Lebanon bus stop bomb kills 18

A bomb targeted a civilian bus in the northern Lebanese city of Tripoli today, killing at least 18 people, including nine soldiers…

A bomb targeted a civilian bus in the northern Lebanese city of Tripoli today, killing at least 18 people, including nine soldiers, security sources said.

At least 30 people were wounded, two of them seriously, by the bomb, which had been placed in a bag at a bus stop where soldiers usually gather in a busy district of Lebanon's second largest city.

The Red Cross ferried casualties from the site of the blast.

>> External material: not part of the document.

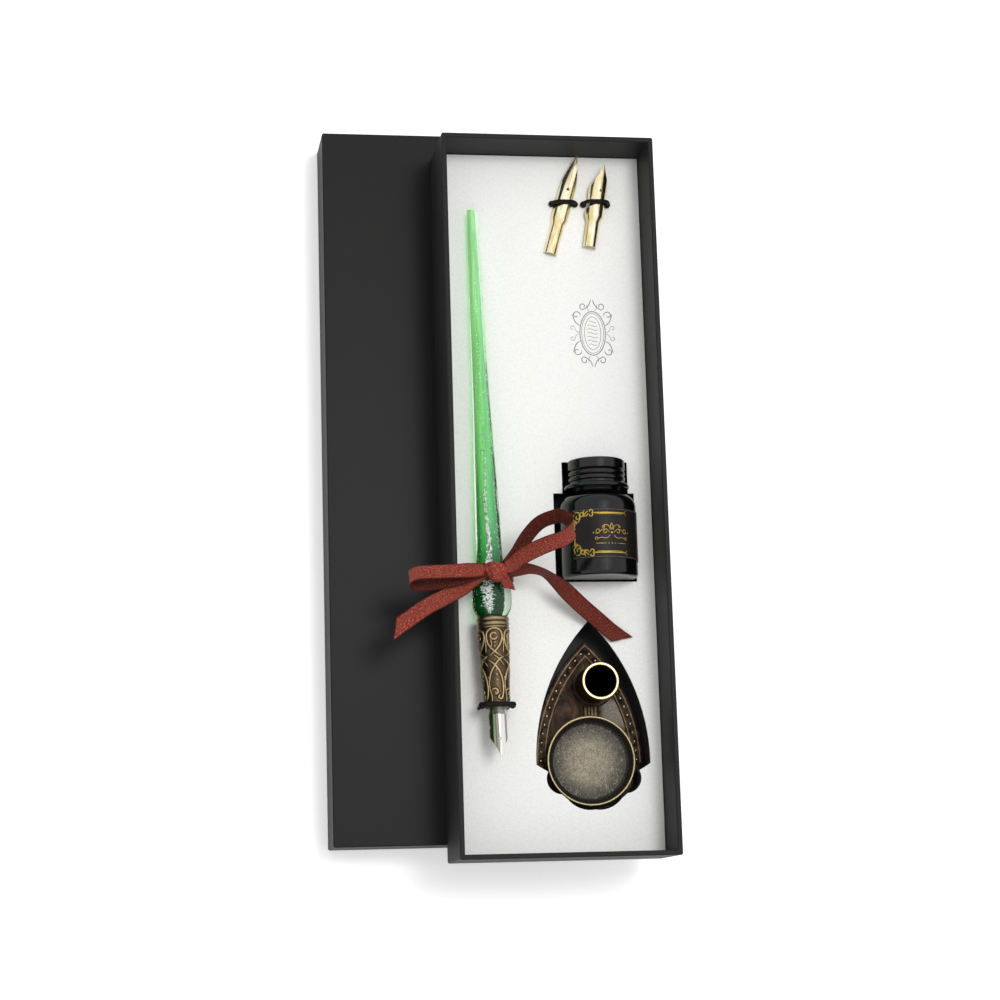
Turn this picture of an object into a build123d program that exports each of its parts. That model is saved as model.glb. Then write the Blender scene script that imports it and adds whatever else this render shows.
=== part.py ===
from build123d import *
import math
import os

# Calligraphy set in a shallow black rigid box: glass dip pen tied down with a
# ribbon bow, two spare nibs under elastics, an ink bottle and a cast stand with
# a pen tube and an ink dish, all in a white card tray.  The lid lies under the
# left side of the open box.  Millimetres, +Z up, +Y along the long side, origin
# at the bottom centre of the whole set.

# ---------------------------------------------------------------- box and lid
BASE_L = 290.0          # outside length of the box
BASE_W = 87.0           # outside width of the box
BASE_H = 35.0           # outside height of the box
BOARD = 2.0             # board of the box
BASE_CORNER = 0.8       # wrapped paper radius of the upright corners
RIM_EDGE = 0.5          # radius along the rim
LID_WALL = 1.4          # board of the lid's walls
LID_TOP = 2.0           # board of the lid's top
LID_FIT = 0.4           # gap between the lid's wall and the box, each side
LID_H = 24.0            # height of the lid
LID_REVEAL = 45.0       # width of the lid that shows to the left of the box
LID_SHIFT = 9.0         # lid pushed back against the box

# -------------------------------------------------------------- tray (insert)
INSERT_FIT = 0.25       # gap between the tray and the box wall
INSERT_DROP = 20.5      # top of the tray card below the rim
CARD_T = 0.8            # white card
SEAT_GAP = 0.1          # what lies in a cut-out above the box floor

# ----------------------------------------------------------------------- pen
PEN_FROM_WALL = 12.15   # tail axis from the left wall
PEN_TAIL_SHARE = 0.398  # share of the free length that lies behind the tail
PEN_LEAN = 0.0173       # sideways travel per millimetre of length
PEN_RISE = 0.0335       # climb per millimetre of length
PEN_LIFT = 0.2          # glass above the card
GLASS_LEN = 169.3       # glass that shows, tail to collar
TAIL_W = 4.1            # across the flats at the tail
GRIP_W = 9.4            # across the flats before the bulb
BULB_D = 16.0           # diameter of the bulb
BULB_AT = 161.6         # bulb centre from the tail
NECK_W = 11.6           # glass at the collar
GLASS_WALL = 1.5        # clear glass round the coloured core
CORE_FIT = 0.3          # room between the core and the clear glass
FOIL_T = 0.15           # silver foil
FOIL_ARC = 96.0         # degrees of the core that the foil covers
SPIGOT_R = 3.9          # glass spigot in the ferrule
SPIGOT_LEN = 11.0
COLLAR_D = 13.0
COLLAR_LEN = 3.8
FERRULE_LEN = 32.0
FERRULE_D0 = 12.4       # at the collar
FERRULE_D1 = 9.6        # at the nib
FERRULE_FIT = 0.1
NIB_DEPTH = 20.2        # nib shank inside the ferrule
NIB_SHOW = 19.6         # pen nib that shows
HOLDER_SHOW = 0.6       # nib holder past the ferrule

# --------------------------------------------------------------------- nibs
NIB_T = 0.4             # sheet of the nibs
SHANK_R = 2.85          # outside radius of a nib's shank
NIB_FIT = 0.1           # shank in the ferrule
SLIT_W = 0.22
VENT_D = 1.3            # breather hole
PEN_NIB_R = 3.6         # blade radius of the pen's nib
LONG_NIB_LEN = 43.6
LONG_NIB_R = 3.7
LONG_NIB_WALL = 38.5    # shank end from the right wall
LONG_NIB_BACK = 42.3    # shank end from the back wall
LONG_NIB_TURN = 16.36   # degrees away from straight back
SHORT_NIB_LEN = 35.5
SHORT_NIB_R = 4.0
SHORT_NIB_WALL = 22.0
SHORT_NIB_BACK = 39.4
SHORT_NIB_TURN = 9.7
SHORT_NIB_ROLL = 14.0   # degrees that the short nib is rolled over
NIB_LIFT = 0.1          # nibs above the card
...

No one has claimed responsibility for the attack in the region which has seen both sectarian fighting and clashes between the army and Islamist militants.

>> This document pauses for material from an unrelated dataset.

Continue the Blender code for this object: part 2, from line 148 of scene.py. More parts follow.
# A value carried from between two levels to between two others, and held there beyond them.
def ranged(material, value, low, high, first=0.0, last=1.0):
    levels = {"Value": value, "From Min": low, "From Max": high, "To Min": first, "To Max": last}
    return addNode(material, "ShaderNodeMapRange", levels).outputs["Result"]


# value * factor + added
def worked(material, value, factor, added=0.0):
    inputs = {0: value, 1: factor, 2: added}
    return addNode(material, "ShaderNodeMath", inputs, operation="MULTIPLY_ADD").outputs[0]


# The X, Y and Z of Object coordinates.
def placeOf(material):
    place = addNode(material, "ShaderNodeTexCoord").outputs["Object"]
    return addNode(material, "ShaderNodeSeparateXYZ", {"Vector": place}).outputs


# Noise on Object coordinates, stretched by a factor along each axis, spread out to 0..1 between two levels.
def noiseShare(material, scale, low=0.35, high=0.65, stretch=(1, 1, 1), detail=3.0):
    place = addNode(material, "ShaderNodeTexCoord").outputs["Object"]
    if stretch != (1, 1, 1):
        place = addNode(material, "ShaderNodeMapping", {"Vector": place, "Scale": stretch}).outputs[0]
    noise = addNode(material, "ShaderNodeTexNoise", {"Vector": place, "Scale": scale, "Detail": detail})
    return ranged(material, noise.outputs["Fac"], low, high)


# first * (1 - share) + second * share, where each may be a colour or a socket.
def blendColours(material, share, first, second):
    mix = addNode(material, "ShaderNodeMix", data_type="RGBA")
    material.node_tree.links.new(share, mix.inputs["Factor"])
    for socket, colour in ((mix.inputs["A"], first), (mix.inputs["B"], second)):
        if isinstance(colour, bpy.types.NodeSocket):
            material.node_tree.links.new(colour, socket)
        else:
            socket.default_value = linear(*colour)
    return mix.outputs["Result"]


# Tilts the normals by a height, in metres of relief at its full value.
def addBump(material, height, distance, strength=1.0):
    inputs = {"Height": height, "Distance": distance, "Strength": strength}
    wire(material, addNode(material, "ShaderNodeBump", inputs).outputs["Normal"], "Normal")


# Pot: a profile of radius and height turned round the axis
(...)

At least 22 people have been killed in Tripoli in recent months in fighting between Sunni and Alawite gunmen in violence linked to lingering political tensions in Lebanon.

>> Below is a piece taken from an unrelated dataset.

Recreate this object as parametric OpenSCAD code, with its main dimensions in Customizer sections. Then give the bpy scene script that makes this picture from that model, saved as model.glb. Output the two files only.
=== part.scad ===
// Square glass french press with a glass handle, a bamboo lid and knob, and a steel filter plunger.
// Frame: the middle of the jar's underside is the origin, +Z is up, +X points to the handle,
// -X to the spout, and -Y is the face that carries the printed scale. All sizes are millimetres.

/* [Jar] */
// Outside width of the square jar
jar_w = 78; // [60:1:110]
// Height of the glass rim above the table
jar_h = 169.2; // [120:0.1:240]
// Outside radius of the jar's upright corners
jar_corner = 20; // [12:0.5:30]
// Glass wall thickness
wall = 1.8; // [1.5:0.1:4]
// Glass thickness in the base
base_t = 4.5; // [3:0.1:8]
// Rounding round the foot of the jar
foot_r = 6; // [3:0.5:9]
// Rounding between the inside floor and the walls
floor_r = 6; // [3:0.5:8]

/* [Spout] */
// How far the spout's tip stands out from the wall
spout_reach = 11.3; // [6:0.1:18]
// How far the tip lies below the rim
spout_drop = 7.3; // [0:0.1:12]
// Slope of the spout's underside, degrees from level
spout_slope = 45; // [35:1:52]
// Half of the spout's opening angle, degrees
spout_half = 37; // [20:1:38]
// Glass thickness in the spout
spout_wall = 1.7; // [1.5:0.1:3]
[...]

Lebanese security forces fought Sunni Islamist militants in Tripoli last year at the start of a insurrection by the al Qaeda-inspired Fatah al-Islam group, which was based at the nearby Nahr al-Bared Palestinian refugee camp.

The army lost 170 soldiers in the fighting.

A new national unity government, formed as part of a deal aimed at defusing the country's crisis, won a vote of confidence in parliament yesterday.

Lebanese president Michel Suleiman, who was army chief during the Nahr al-Bared fighting, is scheduled to visit Damascus later today to meet Syrian president Bashar al-Assad.